En esta ciudad sin nombre encontramos a un niño ciego, ciego de mente, demente de niño, que miente de niño y hereda algún vicio. En una hacienda a las afueras aprende el negocio, que no el oficio, afina su ojo ciego y el otro malherido. En esta ciudad sin nombre ocupa en sigilo un sitio, no el suyo por derecho pero sí por su precipicio. El niño es ciego pero en el negocio vivo, y crece en su despacho como crece su capricho. Su gesto es incólume como retorcido su físico. Despista a los contrarios y atrae a los sibilinos, amenaza a los opuestos y convence a los patricios. Mientras su retina se retuerce su niña encandila al plebiscito. Y como quiera un artista para su cancela, en vez de un sereno con oficio, pide a su padre y suplica durante un trienio un cantante divino. Y éste se lo trae, será por dinero, y el niño ciego disfruta con el voceras cetrino, atiplado en el cante y el llanto pero cancerbero impedido. Las noches de desatino se suceden y en casa les roban las uvas y el vino. Pero el niño tiene su capricho y su voluntad ha vencido.

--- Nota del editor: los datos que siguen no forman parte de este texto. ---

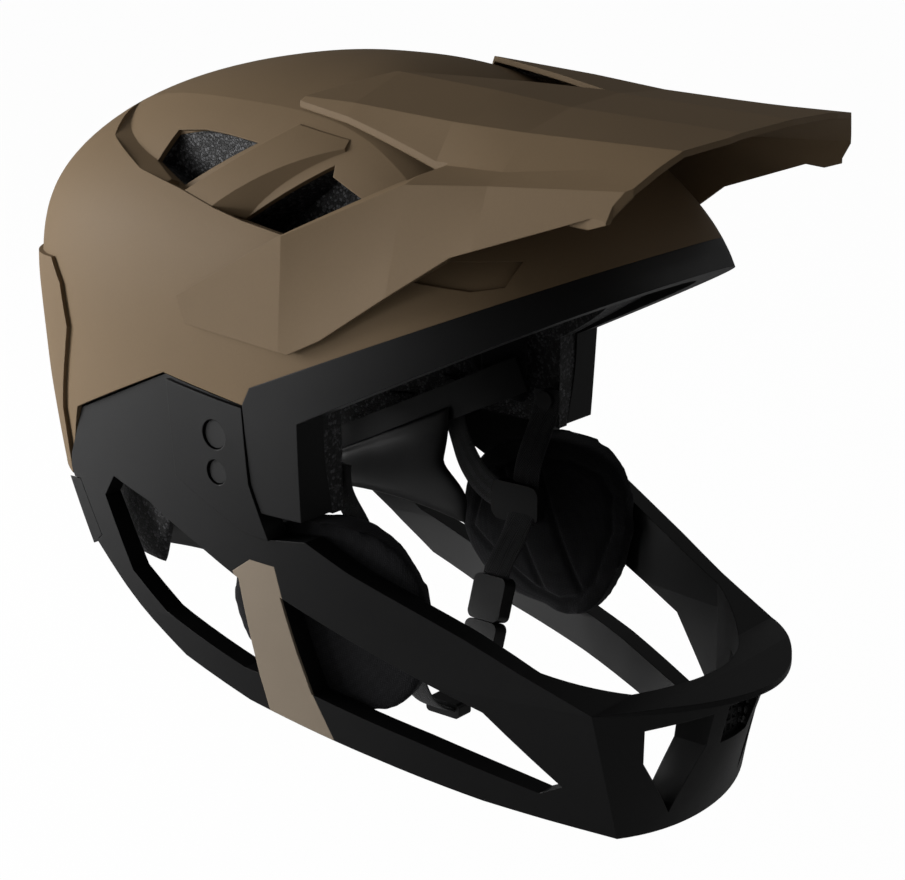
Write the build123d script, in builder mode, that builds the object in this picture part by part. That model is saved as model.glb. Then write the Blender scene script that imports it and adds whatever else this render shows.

No habiendo aprendido de ésa, reincide con otras figuras, pero me remito a la última, por ser de libro. En esta ciudad sin nombre hay Ferraris, Volkswagens y otros sencillos, pero él se ha encaprichado de un Polo, para más señas un Coupet amarillo. Tiene demasiados años, nunca ha dado un gran servicio, pero es de los grandes misterios que nos depara el destino: aún sigue matriculado, y es una ganga en activo. Lo muestran en la feria de junio y no hace más que pegar berridos. Pero de nuevo se encapricha el ciego que ya no tiene padre que se gaste el parné en sus vicios, y se encarga de encargar a un tuerto una ración de coche bonito. Ya nadie sospecha del nuevo, tantos han sido los monstruos acaecidos, y éste arrenda el desvencejo, que resulta ser un Cabrio raído. Y así quiere el ciego que conduzca el personal las noches de hastío, con un Polo Coupet que es cabrio viejo, y que te deja las noches al frío.
A ver cuánto dura la duda, que cuanto más dura más dura.